Tuesday, May 12, 2026

Book Review: Skull In The Ashes by Peter Kaufman

Some true crime books feel clean and organized. Nice little timelines. Neatly explained motives. Detectives heroically solving crimes before dinner.

Skull in the Ashes isn’t that book.


It feels like somebody dumped a shovel full of burned secrets onto the table and said, “Good luck figuring this mess out.”


It starts in 1897 when a general store burns down in Walford, Iowa. The next morning they find a charred body in the ashes, and everybody just sort of nods and says, “Well, guess Frank Novak died in the fire.”


Except… did he?


That question hangs over the entire book like smoke.


Pretty quickly things start smelling worse than the burned building. Novak had life insurance policies. Convenient. 
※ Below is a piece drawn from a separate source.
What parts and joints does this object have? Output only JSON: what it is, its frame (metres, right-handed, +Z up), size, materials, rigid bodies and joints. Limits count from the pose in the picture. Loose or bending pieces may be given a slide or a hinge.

The body might actually belong to a hard-drinking laborer named Edward Murray. Also convenient. 


Witnesses change stories. Detectives chase rumors halfway to Canada, and suddenly this tiny Iowa case turns into some strange frozen fever dream involving murder, fraud, primitive forensic science, and men making terrible decisions with incredible confidence.


Frank Novak feels like the human version of a side-eye.


Every time you think you’ve got him figured out, the story shifts. Was he clever? Desperate? Innocent? Completely full of crap? Or all of the above.


The atmosphere is fantastic. Kaufman makes 1890s Iowa feel cold, dirty, suspicious, and vaguely haunted. Everybody’s smoking cigars, lying to each other, stomping through snow, and acting like they know more than they’re saying.


Which they probably do.


The wildest part is how modern the whole thing feels. Media hysteria? Insurance companies behaving like villains in a railroad tycoon movie?Experts arguing over science nobody fully understands?


Human beings haven’t changed much. We just have smartphones now.


By the end, Skull in the Ashes stops feeling like a normal true crime book and starts feeling like one long bad decision drifting through smoke and winter darkness.


And honestly? That’s what makes it so good.